Aim: Keep only the lines where "that" appears.

Exercise material:
= = =
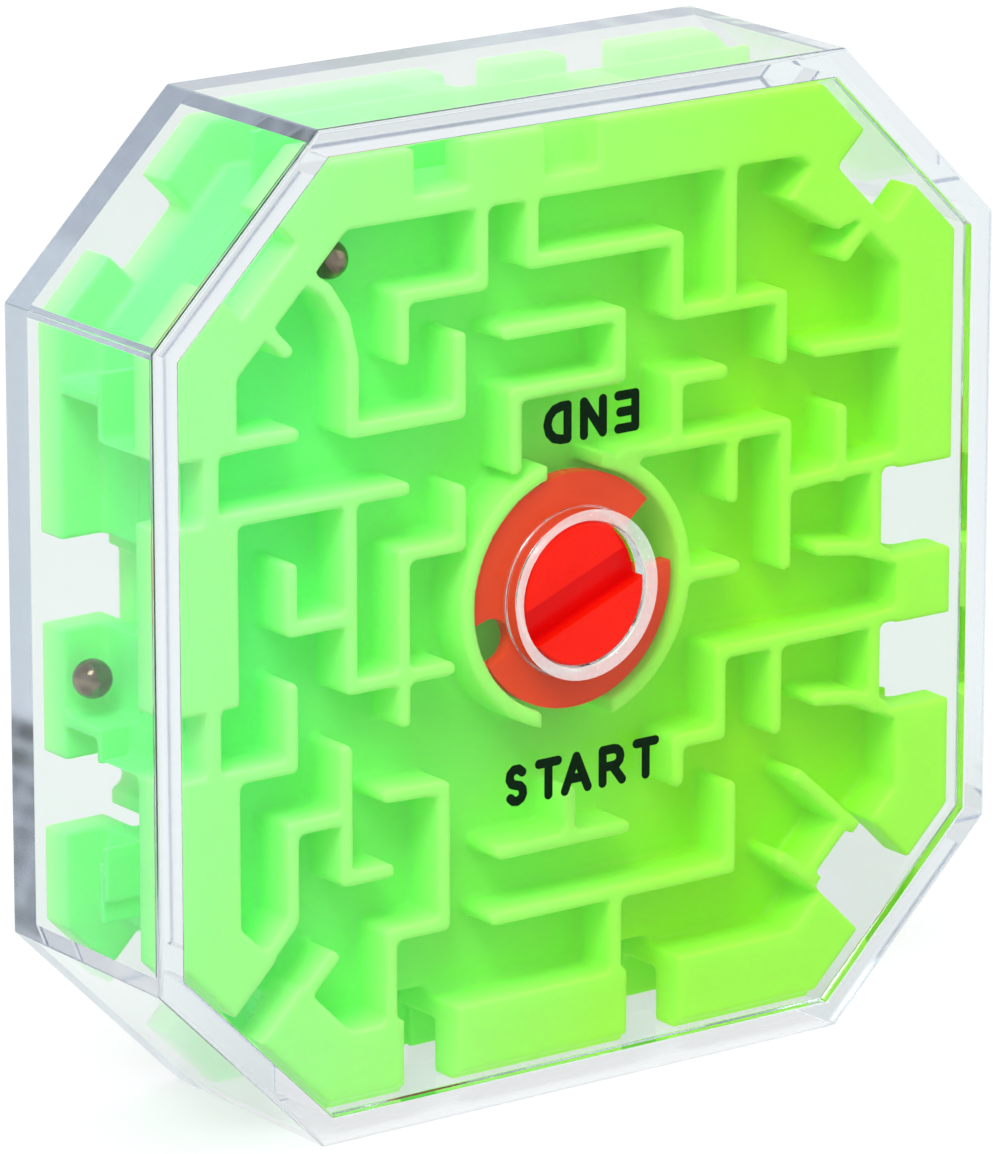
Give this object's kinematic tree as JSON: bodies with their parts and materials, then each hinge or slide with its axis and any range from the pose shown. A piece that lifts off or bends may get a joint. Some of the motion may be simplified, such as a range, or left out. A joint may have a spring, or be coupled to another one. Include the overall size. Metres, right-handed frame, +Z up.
= = =
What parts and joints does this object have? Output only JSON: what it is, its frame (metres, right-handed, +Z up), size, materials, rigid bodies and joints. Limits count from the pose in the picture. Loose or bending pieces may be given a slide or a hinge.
= = =
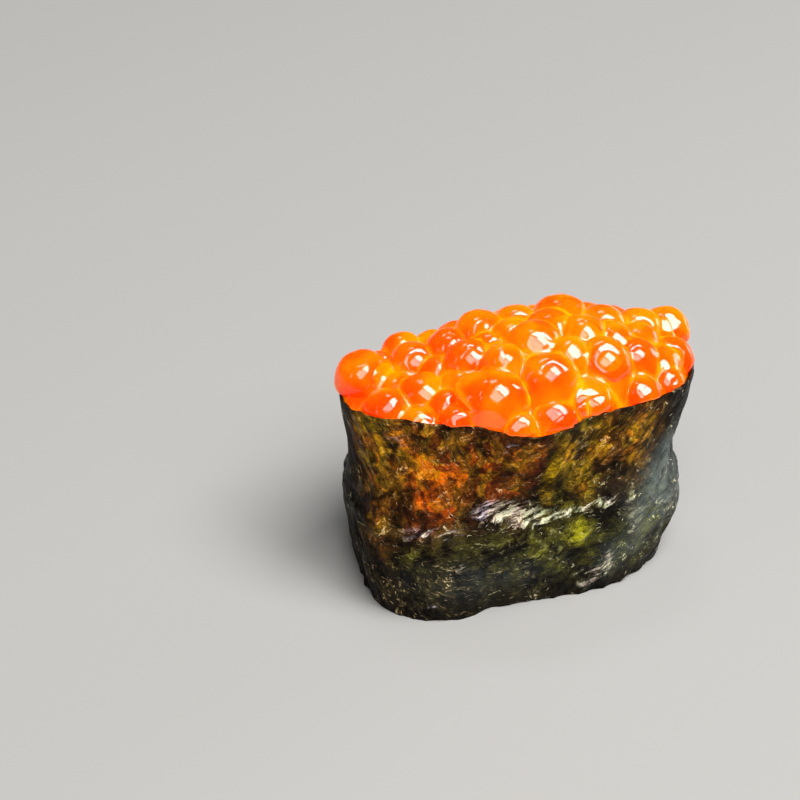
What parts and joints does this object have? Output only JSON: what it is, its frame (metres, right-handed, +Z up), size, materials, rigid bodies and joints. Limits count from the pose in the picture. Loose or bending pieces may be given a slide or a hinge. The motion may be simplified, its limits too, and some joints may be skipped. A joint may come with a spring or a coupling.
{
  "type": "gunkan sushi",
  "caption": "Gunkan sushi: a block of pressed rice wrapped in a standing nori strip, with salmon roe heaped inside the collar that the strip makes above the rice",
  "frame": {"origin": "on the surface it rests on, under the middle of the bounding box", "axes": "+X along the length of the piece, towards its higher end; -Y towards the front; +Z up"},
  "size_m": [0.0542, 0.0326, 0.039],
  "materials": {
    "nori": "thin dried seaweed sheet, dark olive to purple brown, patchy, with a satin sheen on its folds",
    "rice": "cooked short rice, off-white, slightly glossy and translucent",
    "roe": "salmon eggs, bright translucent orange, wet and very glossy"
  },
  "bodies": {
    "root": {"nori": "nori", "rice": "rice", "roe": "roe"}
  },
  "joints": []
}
= = =
Correct output:
Give this object's kinematic tree as JSON: bodies with their parts and materials, then each hinge or slide with its axis and any range from the pose shown. A piece that lifts off or bends may get a joint. Some of the motion may be simplified, such as a range, or left out. A joint may have a spring, or be coupled to another one. Include the overall size. Metres, right-handed frame, +Z up.
  "caption": "Gunkan sushi: a block of pressed rice wrapped in a standing nori strip, with salmon roe heaped inside the collar that the strip makes above the rice",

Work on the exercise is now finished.